The dreaded roots had been growing in (because of various problems I'd had to cancel my regular appointment several times) and they were at least an inch long.

And they were kind of growing on me. I liked the shine of them. I liked the softness of them as I touched the new hair growing in at my part.

And I started thinking: what law says I have to look like I'm twenty-five? Why can't I age gracefully? Husband had gray hair coming in. Nearly every guy around my age I know is going gray. Many of the women, too.

Why not me?

I floated the trial balloon at Husband, and he had no reaction.

So as we drove to the stylist, I told him again (just in case he'd not been paying full attention the last time).

He turned to look at me. "You're really going to not dye your hair? You'll look like some kind of redneck!"

Rednecks of the world, I apologize on his behalf.

But I wasn't deterred. Even when my stylist didn't seem happy with the idea. She laid out the plan, how it would be done over a series of eight-week haircuts. "But you're going to be surprised at how much this will age you," she said, perusing my scalp with her fingers. "You're a good seventy-percent gray now, girl."

Just to hasten it along, I asked her to cut it extra-short.

We'll see how I feel as it grows out. I still have the option of running to her, in tears, and begging for my 7A auburn back.

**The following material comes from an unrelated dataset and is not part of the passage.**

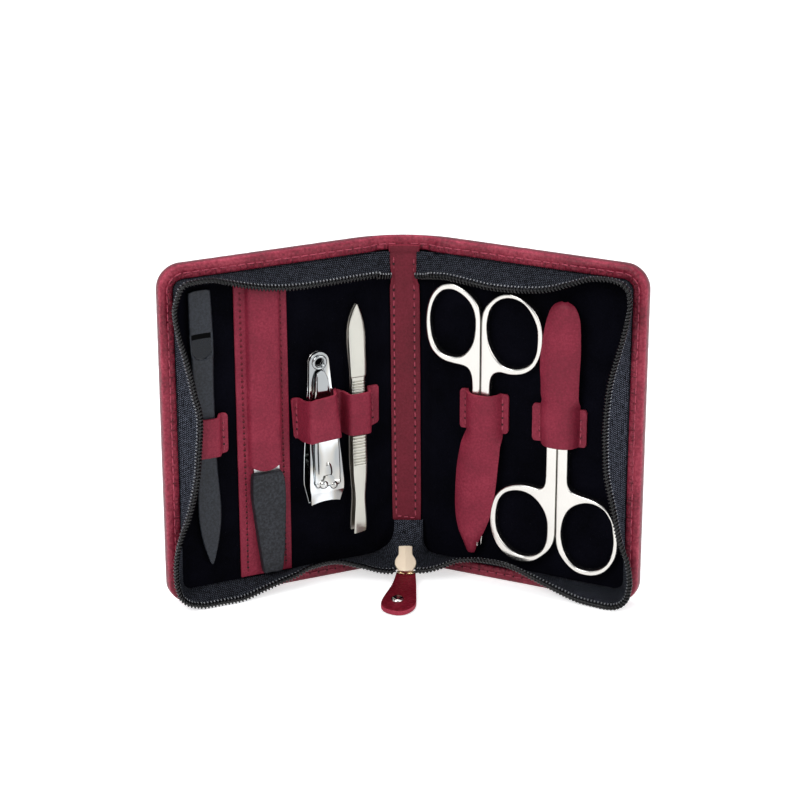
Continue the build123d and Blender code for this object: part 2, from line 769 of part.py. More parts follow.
def spine_leather():
    """The curved back, with a rounded fold round each hinge axis."""
    half = leather_thickness / 2
    back = spine_band(-half, half, -hinge_x, hinge_x, 0, case_height)
    outer = cover_stack - lining_to_axis
    for side in (left, right):
        knuckle = Pos(side * hinge_x, hinge_y) * (Circle(outer) - Circle(knuckle_bore))
        inner_x, outer_x = side * (spine_half + 0.15), side * (hinge_x + outer)
        keep = area((inner_x, hinge_y + knuckle_drop), (outer_x, hinge_y + knuckle_drop),
                    (outer_x, 1), (inner_x, 1))
        back += extrude(knuckle & keep, amount=case_height)
    return back


def strip_span():
    """The centre strip's left and right edges."""
    return strip_offset - strip_width / 2, strip_offset + strip_width / 2


# ---- slider and puller ----
def slider_frame(along, depth):
    """A point on the slider: along from its narrow end, depth below its upper face."""
    pitch = math.radians(slider_pitch)
    way_y, way_z = -math.cos(pitch), -math.sin(pitch)
    up_y, up_z = -math.sin(pitch), math.cos(pitch)
    return Vector(strip_offset, slider_tail_y + way_y * along - up_y * depth,
                  slider_tail_z + way_z * along - up_z * depth)


def slider_layer(outline, depth, thickness):
    """A slider outline, drawn as (x, along), solid below a depth."""
    pitch = math.radians(slider_pitch)
    down = (0, math.sin(pitch), -math.cos(pitch))
    frame = Plane(slider_frame(0, depth), x_dir=(1, 0, 0), z_dir=down)
    return extrude(frame * outline, amount=thickness)


def slider_plan():
    """Neck and round end."""
    neck = area((-slider_neck / 2, 0), (slider_neck / 2, 0), (slider_neck / 2, slider_neck_length),
                (-slider_neck / 2, slider_neck_length))
    return neck + Pos(0, slider_round_at) * Circle(slider_round)


def slider_body():
    """Two plates joined by the divider post, with the puller's eye at the front."""
    lower = slider_plate + slider_channel
    body = slider_layer(slider_plan(), 0, slider_plate)
    body += slider_layer(slider_plan(), lower, slider_plate)
    post = area((-slider_post / 2, 6.6), (slider_post / 2, 6.6), (slider_post / 2, 9.6),
                (-slider_post / 2, 9.6))
    body += slider_layer(post, slider_plate, slider_channel)
    centre = slider_frame(eye_at, eye_depth)
    disc = Plane(centre - Vector(eye_width / 2, 0, 0), x_dir=(0, 1, 0), z_dir=(1, 0, 0))
    lug = extrude(disc * Circle(eye_radius), amount=eye_width)
    root = slider_frame(slider_round_at + 2.2, eye_depth + slider_plate / 4)
    reach = centre - root
    arm = Plane(root - Vector(eye_width / 2, 0, 0), x_dir=(reach.X, reach.Y, reach.Z), z_dir=(1, 0, 0))
    web = Pos(reach.length / 2, 0) * Rectangle(reach.length, 1.0)
    lug += extrude(arm * web, amount=eye_width)
    hole = puller_place(Rot(0, 90, 0) * Cylinder(bail_wire + bail_clearance, 2 * eye_width))
    return body + lug - hole


def puller_place(shape):
    """Move a puller piece, drawn with its length along -Y from the bail's bar, into place."""
    return Pos(slider_frame(eye_at, eye_depth)) * Rot(puller_pitch, 0, 0) * Rot(0, 0, -puller_yaw) * shape


def bail():
    """The wire ring between the slider's eye and the leather."""
    path = Pos(0, -bail_length / 2) * RectangleRounded(bail_width, bail_length, 0.9)
    wire = path.faces()[0].outer_wire()
    start = wire @ 0
    section = Plane(start, z_dir=wire % 0) * Circle(bail_wire)
    return sweep(section, path=wire)


def puller_leather():
    """The teardrop tab, folded round the bail's front bar."""
    end_y = -puller_start - puller_length + puller_end_radius
    half = puller_root_width / 2
    right_edge = Spline((half, -puller_start), (half + 0.7, -puller_start - 4), (puller_end_radius, end_y),
                        tangents=[(0, -1), (0, -1)])
    left_edge = Spline((-half, -puller_start), (-half - 0.7, -puller_start - 4),
                       (-puller_end_radius, end_y), tangents=[(0, -1), (0, -1)])
    tip = ThreePointArc(left_edge @ 1, (0, end_y - puller_end_radius), right_edge @ 1)
    root = Line(left_edge @ 0, right_edge @ 0)
    sheet = make_face([root, right_edge, tip, left_edge])
    tab = extrude(Pos(0, 0, -puller_thickness / 2) * sheet, amount=puller_thickness)
    tab -= bail()
    return tab - Pos(0, -rivet_at, 0) * Cylinder(rivet_post, puller_thickness * 2)


def rivet():
    """Domed cap, post and flat back."""
    half = puller_thickness / 2
    ball_radius = (rivet_radius ** 2 + rivet_dome ** 2) / (2 * rivet_dome)
    cap = Pos(0, 0, half + rivet_dome - ball_radius) * Sphere(ball_radius)
    cap &= Pos(0, 0, half + rivet_dome / 2) * Cylinder(rivet_radius, rivet_dome)
    post = Cylinder(rivet_post, puller_thickness)
    back = Pos(0, 0, -half - rivet_back / 2) * Cylinder(rivet_radius * 0.8, rivet_back)
    return Pos(0, -rivet_at, 0) * (cap + post + back)


def zip_tail():
    """The closed end of the zip, from the spine's lining into the slider."""
    middle = slider_plate + slider_channel / 2 - tail_thickness / 2
    back = -(-slider_tail_y) / math.cos(math.radians(slider_pitch))
    outline = area((-tail_width / 2, back), (tail_width / 2, back), (tail_tip_width / 2, -1.0),
                   (tail_tip_width / 2, tail_in_slider), (-tail_tip_width / 2, tail_in_slider),
                   (-tail_tip_width / 2, -1.0))
    tail = slider_layer(outline, middle, tail_thickness)
    front = spine_band(-spine_radius / 2, -leather_thickness / 2 - spine_lining_thickness, -20, 20,
                       0, case_height)
    reach = Pos(0, -spine_radius, 0) * Cylinder(
        spine_radius - leather_thickness / 2 - spine_lining_thickness, 2 * case_height)
    return tail & reach


def zip_stub(side):
    """The short run of coil between the slider's mouth and a cover's tape."""
    start = slider_frame(slider_round_at + 1.2, slider_plate + slider_channel / 2)
    first = start + Vector(side * (slider_round + stub_gap), 0, 0)
    reach = stub_end - abs(first.X)
    return extrude(Plane(first, z_dir=(side, 0, 0)) * Circle(coil_radius), amount=reach)


# ---- write the nodes ----
def write_covers():
    """Both covers' shells, linings, rims and zips."""
    for side, name in ((left, "left"), (right, "right")):
        save(f"{name}_cover_leather", on_cover(side, cover_leather()))
        save(f"{name}_cover_board", on_cover(side, cover_board()))
        save(f"{name}_lining", on_cover(side, cover_lining()))
        save(f"{name}_rim", on_cover(side, cover_rim()))
        save(f"{name}_zip_tape", on_cover(side, ribbon(tape_section, 0)))
        save(f"{name}_zip_coil", on_cover(side, ribbon(coil_section, mouth_share + rise_share)))


def write_spine():
    """The spine, its lining, rims, strip and the zip's ends."""
    inside = -leather_thickness / 2
    lined = inside - spine_lining_thickness
    strip_left, strip_right = strip_span()
    rim_face = inside - leather_thickness
    save("spine_leather", spine_leather())
    save("spine_lining", spine_band(lined, inside, -spine_half, spine_half, rim_width,
                                    case_height - rim_width))
    save("spine_bottom_rim", spine_band(rim_face, inside, -spine_half, spine_half, 0, rim_width))
    save("spine_top_rim", spine_band(rim_face, inside, -spine_half, spine_half,
                                     case_height - rim_width, case_height))
    save("centre_strip", spine_band(lined - strip_thickness, lined, strip_left, strip_right,
                                    strip_foot, case_height - rim_width))
    top = case_height - rim_width
    save("zip_top_ends",
         spine_band(lined - top_end_thickness, lined, -spine_half, strip_left, top - top_end_height, top),
         spine_band(lined - top_end_thickness, lined, strip_right, spine_half, top - top_end_height, top))
    save("zip_tail", zip_tail())
    save("zip_bottom_ends", zip_stub(left), zip_stub(right))


def write_slider():
    """The slider and its puller."""
    save("slider_body", slider_body())
    save("puller_bail", puller_place(bail()))
    save("puller_leather", puller_place(puller_leather()))
    save("puller_rivet", puller_place(rivet()))


def write_left_tools():
    """Loops and tools of the left cover."""
    save("pusher_loop", on_cover(left, pusher_loop()))
    save("cuticle_pusher", on_cover(left, turned(pusher(), pusher_tilt, pusher_a, case_height / 2)))
    save("pocket_strip", on_cover(left, pocket_strip()))
    save("pocket_sheath", on_cover(left, pocket_sheath()))
    save("nail_file_blade", on_cover(left, file_blade()))
    save("nail_file_handle", on_cover(left, file_handle()))
    save("clipper_tweezer_loop", on_cover(left, double_loop()))
    pieces = {"clipper_lower_arm": clipper_lower(), "clipper_upper_arm": clipper_upper(),
              "clipper_lever": clipper_lever(), "clipper_pin": clipper_pin(),
              "clipper_eyelet": clipper_eyelet()}
    for name, piece in pieces.items():
        save(name, on_cover(left, turned(piece, clipper_tilt, clipper_a, case_height / 2)))
    save("tweezers_back_leg", on_cover(left, tweezers_back()))
    save("tweezers_front_leg", on_cover(left, tweezers_front()))


def write_right_tools():
    """Sheaths and scissors of the right cover."""
    save("nail_scissors_sheath", on_cover(right, nail_sheath()))
    save("cuticle_scissors_sheath", on_cover(right, cuticle_sheath()))
    nail = (nail_a, nail_pivot_z, nail_tip_z, nail_shank_half, nail_blade_half)
    save("nail_scissors_right_half", on_cover(right, scissors_half(*nail, nail_right_ring, 1, 0)))
    save("nail_scissors_left_half", on_cover(right, scissors_half(*nail, nail_left_ring, -1, 1)))
    save("nail_scissors_screw", on_cover(right, scissors_screw(nail_a, nail_pivot_z)))
    cuticle = (cuticle_a, cuticle_pivot_z, cuticle_tip_z, cuticle_shank_half, cuticle_blade_half)
    save("cuticle_scissors_left_half", on_cover(right, scissors_half(*cuticle, cuticle_left_ring, -1, 0)))
    save("cuticle_scissors_right_half", on_cover(right, scissors_half(*cuticle, cuticle_right_ring, 1, 1)))
    save("cuticle_scissors_screw", on_cover(right, scissors_screw(cuticle_a, cuticle_pivot_z)))


write_covers()
write_spine()
write_slider()
write_left_tools()
write_right_tools()
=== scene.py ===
import bpy
import math
import random
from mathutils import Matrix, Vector, noise


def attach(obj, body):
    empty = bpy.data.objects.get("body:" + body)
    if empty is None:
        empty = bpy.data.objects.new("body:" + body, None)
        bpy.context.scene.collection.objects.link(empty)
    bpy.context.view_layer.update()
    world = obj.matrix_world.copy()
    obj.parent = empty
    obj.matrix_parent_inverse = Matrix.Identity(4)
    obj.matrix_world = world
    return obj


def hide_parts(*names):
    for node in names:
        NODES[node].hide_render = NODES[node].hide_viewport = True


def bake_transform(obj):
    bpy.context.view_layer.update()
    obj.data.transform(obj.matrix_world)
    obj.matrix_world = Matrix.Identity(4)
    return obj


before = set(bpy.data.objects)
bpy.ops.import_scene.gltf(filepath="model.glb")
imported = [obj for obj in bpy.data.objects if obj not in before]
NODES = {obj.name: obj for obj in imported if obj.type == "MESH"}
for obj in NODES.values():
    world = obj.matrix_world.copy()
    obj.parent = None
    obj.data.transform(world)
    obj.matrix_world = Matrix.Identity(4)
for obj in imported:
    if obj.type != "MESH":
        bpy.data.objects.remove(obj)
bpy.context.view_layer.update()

MM = 0.001
LEFT, RIGHT = -1, 1
SIDE_NAME = {LEFT: "left", RIGHT: "right"}

# ---- the case's own sizes, in millimetres ----
HEIGHT = 118.0
WIDTH = 75.4
REST = math.radians(24.4)
COS, SIN = math.cos(REST), math.sin(REST)
HINGE_X, HINGE_Y = 9.0, -2.47
SPINE_R = 41.15
ARC = SPINE_R * REST
A_TO_S = ARC - 7.786          # a + this = distance along the leather's middle from the spine's middle
S_MAX = WIDTH + A_TO_S
CORNER = 8.0
FOOT = 4.9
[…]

But maybe I'm really ready not to be twenty-five any more.

4 comments:

Anonymous said...

You gray hair looks great!

Please visit our blog

www.goinggrayblog.com

Anonymous said...

Personally, I think you'll look great--if you keep a good cut, (and knowing your stylist this is not a problem). I think you'll be able to count on a really nice silvery color.
When your face catches up with your hair (and you have a good many years before that is an issue), you may want to rethink your options because at that point you become not just "maam" but also invisible. Of course you can, at that point, opt to move to a society that values age and wisdom. But we'd miss you.

When your grey haired mother reached that point she wimped out and got it dyed again (having stopped previously at age 42). Your grandmother informed her that she would tell her when she was old enough to let it go again. Now, as regular readers of your blog know, she'll have to figure it out for herself.

Interesting observation - at a recent matinee performance of the symphony orchestra in Tampa mostly undyed grey heads appeared in the audience. Not so at evening performances. So what do you make of that?

Laurie Boris said...

Anonymous...

Thank you! (and I'm already at times invisible but it doesn't bother me as much as it used to)

And my guess is that many who choose to go to matinee performances tend to have less disposable income and therefore it hurts more to part with the $$ it takes to keep a good color job updated.

Anonymous said...

I'm a salty American. My pepper is gone.